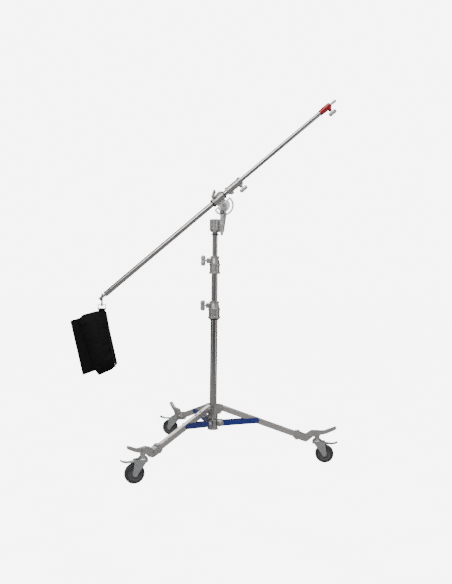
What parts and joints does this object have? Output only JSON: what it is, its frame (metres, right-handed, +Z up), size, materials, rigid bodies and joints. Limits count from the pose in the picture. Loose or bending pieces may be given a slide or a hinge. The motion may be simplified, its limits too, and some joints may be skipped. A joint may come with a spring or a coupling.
{
  "type": "c stand",
  "caption": "Wheeled boom stand with folding braced legs, telescopic mast, tilting telescopic boom and a hanging saddle sandbag.",
  "frame": {"origin": "on the floor, on the mast's axis", "axes": "+Z up along the mast; +X towards the side that the boom's tip leans over; -Y faces the tilt lever's side"},
  "size_m": [1.4915, 1.1845, 2.0147],
  "materials": {
    "mast_steel": "polished, satin highlights",
    "leg_steel": "satin plated steel",
    "cast_alloy": "satin die-cast",
    "blue_brace": "gloss blue paint",
    "red_alloy": "red anodised",
    "zinc_fork": "zinc plated",
    "knob_alloy": "satin",
    "bolt_steel": "satin",
    "lever_chrome": "polished",
    "black_rubber": "matte",
    "black_plastic": "matte",
    "grey_tyre": "matte",
    "grey_core": "matte",
    "bag_fabric": "coated woven nylon"
  },
  "bodies": {
    "base": {"column_tube": "mast_steel", "lower_hub": "cast_alloy", "brace_pivot_bolts": "bolt_steel", "lower_collar": "cast_alloy", "lower_collar_ring": "black_rubber"},
    "lower_collar_knob": {"lower_collar_knob": "knob_alloy"},
    "leg_hub": {"leg_hub": "cast_alloy", "leg_pivot_bolts": "bolt_steel"},
    "hub_lock_screw": {"hub_lock_screw": "knob_alloy"},
    "leg_1": {"leg_tube_1": "leg_steel", "leg_end_1": "cast_alloy", "caster_stem_1": "zinc_fork"},
    "brace_1": {"brace_1": "blue_brace"},
    "caster_1": {"caster_fork_1": "zinc_fork"},
    "wheel_1": {"caster_tyre_1": "grey_tyre", "caster_core_1": "grey_core"},
    "brake_pedal_1": {"brake_pedal_1": "zinc_fork"},
    "leg_2": {"leg_tube_2": "leg_steel", "leg_end_2": "cast_alloy", "caster_stem_2": "zinc_fork"},
    "brace_2": {"brace_2": "blue_brace"},
    "caster_2": {"caster_fork_2": "zinc_fork"},
    "wheel_2": {"caster_tyre_2": "grey_tyre", "caster_core_2": "grey_core"},
    "brake_pedal_2": {"brake_pedal_2": "zinc_fork"},
    "leg_3": {"leg_tube_3": "leg_steel", "leg_end_3": "cast_alloy", "caster_stem_3": "zinc_fork"},
    "brace_3": {"brace_3": "blue_brace"},
    "caster_3": {"caster_fork_3": "zinc_fork"},
    "wheel_3": {"caster_tyre_3": "grey_tyre", "caster_core_3": "grey_core"},
    "brake_pedal_3": {"brake_pedal_3": "zinc_fork"},
    "riser_1": {"riser_1_tube": "mast_steel", "riser_1_bush": "black_plastic", "upper_collar": "cast_alloy"},
    "upper_collar_knob": {"upper_collar_knob": "knob_alloy"},
    "riser_2_slider": {"riser_2_bush": "black_plastic"},
    "riser_2": {"riser_2_tube": "mast_steel", "receiver": "cast_alloy", "receiver_ring": "black_rubber", "tilt_bolts": "bolt_steel"},
    "tilt_lever": {"tilt_lever": "lever_chrome"},
    "boom_head": {"boom_sleeve": "cast_alloy", "sleeve_rings": "black_rubber", "quadrant_plate": "cast_alloy"},
    "sleeve_knob": {"sleeve_knob": "knob_alloy"},
    "boom_outer": {"boom_tube": "mast_steel", "boom_collar": "cast_alloy", "tail_pin": "bolt_steel"},
    "boom_collar_knob": {"boom_collar_knob": "knob_alloy"},
    "boom_inner": {"boom_inner_tube": "mast_steel", "tip_socket": "red_alloy", "tip_pin": "bolt_steel"},
    "tip_knob": {"tip_knob": "knob_alloy"},
    "snap_hook": {"snap_hook": "bolt_steel"},
    "sandbag": {"bag_ring": "bolt_steel", "sandbag_strap": "bag_fabric", "sandbag_front": "bag_fabric", "sandbag_back": "bag_fabric"}
  },
  "joints": [
    {"name": "lower_collar_knob_turn", "type": "hinge", "parent": "base", "child": "lower_collar_knob", "pos_m": [-0.0463, 0, 0.852], "axis": [-1, 0, 0], "range_deg": [0, 270]},
    {"name": "leg_hub_slide", "type": "slide", "parent": "base", "child": "leg_hub", "axis": [0, 0, 1], "range_m": [0, 0.3138]},
    {"name": "hub_lock_turn", "type": "hinge", "parent": "leg_hub", "child": "hub_lock_screw", "pos_m": [-0.0383, 0, 0.233], "axis": [-1, 0, 0], "range_deg": [0, 270]},
    {"name": "leg_1_fold", "type": "hinge", "parent": "leg_hub", "child": "leg_1", "pos_m": [0.04475, -0.0047, 0.283], "axis": [0.1045, 0.9945, 0], "range_deg": [0, 60.1]},
    {"name": "brace_1_fold", "type": "hinge", "parent": "base", "child": "brace_1", "pos_m": [0.04475, -0.0047, 0.197], "axis": [-0.1045, -0.9945, 0], "range_deg": [0, 71.22]},
    {"name": "caster_1_swivel", "type": "hinge", "parent": "leg_1", "child": "caster_1", "pos_m": [0.57483, -0.06042, 0.112], "axis": [0, 0, 1], "continuous": true},
    {"name": "wheel_1_roll", "type": "hinge", "parent": "caster_1", "child": "wheel_1", "pos_m": [0.61396, -0.06873, 0.05], "axis": [0.2079, 0.9781, 0], "continuous": true},
    {"name": "brake_pedal_1_press", "type": "hinge", "parent": "caster_1", "child": "brake_pedal_1", "pos_m": [0.6076, -0.06738, 0.109], "axis": [0.2079, 0.9781, 0], "range_deg": [0, 6]},
    {"name": "leg_2_fold", "type": "hinge", "parent": "leg_hub", "child": "leg_2", "pos_m": [-0.0183, 0.04111, 0.283], "axis": [-0.9135, -0.4067, 0], "range_deg": [0, 60.1]},
    {"name": "brace_2_fold", "type": "hinge", "parent": "base", "child": "brace_2", "pos_m": [-0.0183, 0.04111, 0.197], "axis": [0.9135, 0.4067, 0], "range_deg": [0, 71.22]},
    {"name": "caster_2_swivel", "type": "hinge", "parent": "leg_2", "child": "caster_2", "pos_m": [-0.23509, 0.52803, 0.112], "axis": [0, 0, 1], "continuous": true},
    {"name": "wheel_2_roll", "type": "hinge", "parent": "caster_2", "child": "wheel_2", "pos_m": [-0.27373, 0.53838, 0.05], "axis": [-0.2588, -0.9659, 0], "continuous": true},
    {"name": "brake_pedal_2_press", "type": "hinge", "parent": "caster_2", "child": "brake_pedal_2", "pos_m": [-0.26745, 0.5367, 0.109], "axis": [-0.2588, -0.9659, 0], "range_deg": [0, 6]},
    {"name": "leg_3_fold", "type": "hinge", "parent": "leg_hub", "child": "leg_3", "pos_m": [-0.02645, -0.03641, 0.283], "axis": [0.809, -0.5878, 0], "range_deg": [0, 60.1]},
    {"name": "brace_3_fold", "type": "hinge", "parent": "base", "child": "brace_3", "pos_m": [-0.02645, -0.03641, 0.197], "axis": [-0.809, 0.5878, 0], "range_deg": [0, 71.22]},
    {"name": "caster_3_swivel", "type": "hinge", "parent": "leg_3", "child": "caster_3", "pos_m": [-0.33974, -0.46761, 0.112], "axis": [0, 0, 1], "continuous": true},
    {"name": "wheel_3_roll", "type": "hinge", "parent": "caster_3", "child": "wheel_3", "pos_m": [-0.37733, -0.48129, 0.05], "axis": [0.342, -0.9397, 0], "continuous": true},
    {"name": "brake_pedal_3_press", "type": "hinge", "parent": "caster_3", "child": "brake_pedal_3", "pos_m": [-0.37122, -0.47907, 0.109], "axis": [0.342, -0.9397, 0], "range_deg": [0, 6]},
    {"name": "riser_1_slide", "type": "slide", "parent": "base", "child": "riser_1", "axis": [0, 0, 1], "range_m": [-0.145, 0.34]},
    {"name": "upper_collar_knob_turn", "type": "hinge", "parent": "riser_1", "child": "upper_collar_knob", "pos_m": [-0.0463, 0, 1.103], "axis": [-1, 0, 0], "range_deg": [0, 270]},
    {"name": "riser_2_slide", "type": "slide", "parent": "riser_1", "child": "riser_2_slider", "axis": [0, 0, 1], "range_m": [-0.11, 0.42]},
    {"name": "mast_pan", "type": "hinge", "parent": "riser_2_slider", "child": "riser_2", "pos_m": [0, 0, 1.2], "axis": [0, 0, 1], "continuous": true},
    {"name": "tilt_lever_turn", "type": "hinge", "parent": "riser_2", "child": "tilt_lever", "pos_m": [0.03689, 0, 1.37228], "axis": [0, -1, 0], "range_deg": [0, 90]},
    {"name": "boom_tilt", "type": "hinge", "parent": "riser_2", "child": "boom_head", "pos_m": [0.045, 0, 1.414], "axis": [0, -1, 0], "range_deg": [-75, 12]},
    {"name": "sleeve_knob_turn", "type": "hinge", "parent": "boom_head", "child": "sleeve_knob", "pos_m": [0.01105, 0, 1.44414], "axis": [-0.4779, -0.682, 0.5536], "range_deg": [0, 270]},
    {"name": "boom_slide", "type": "slide", "parent": "boom_head", "child": "boom_outer", "axis": [0.757, 0, 0.6534], "range_m": [-0.015, 0.45]},
    {"name": "boom_collar_knob_turn", "type": "hinge", "parent": "boom_outer", "child": "boom_collar_knob", "pos_m": [0.12536, 0, 1.54281], "axis": [0.6534, 0, -0.757], "range_deg": [0, 270]},
    {"name": "boom_extend", "type": "slide", "parent": "boom_outer", "child": "boom_inner", "axis": [0.757, 0, 0.6534], "range_m": [-0.57, 0.2]},
    {"name": "tip_knob_turn", "type": "hinge", "parent": "boom_inner", "child": "tip_knob", "pos_m": [0.62195, 0, 1.97145], "axis": [0.6534, 0, -0.757], "range_deg": [0, 270]},
    {"name": "hook_swing", "type": "hinge", "parent": "boom_outer", "child": "snap_hook", "pos_m": [-0.62936, 0, 0.89135], "axis": [0, 1, 0], "range_deg": [-75, 12]},
    {"name": "bag_swivel", "type": "hinge", "parent": "snap_hook", "child": "sandbag", "pos_m": [-0.62936, 0, 0.84835], "axis": [0, 0, 1], "continuous": true}
  ],
  "couplings": [
    {"joint": "leg_1_fold", "follows": "leg_hub_slide", "rad_per_m": 3.3371},
    {"joint": "brace_1_fold", "follows": "leg_hub_slide", "rad_per_m": 3.9557},
    {"joint": "leg_2_fold", "follows": "leg_hub_slide", "rad_per_m": 3.3371},
    {"joint": "brace_2_fold", "follows": "leg_hub_slide", "rad_per_m": 3.9557},
    {"joint": "leg_3_fold", "follows": "leg_hub_slide", "rad_per_m": 3.3371},
    {"joint": "brace_3_fold", "follows": "leg_hub_slide", "rad_per_m": 3.9557}
  ]
}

+++

:: What the task asks ::
Count how many lines contain "frame" and give only that count.

:: Exercise output ::
2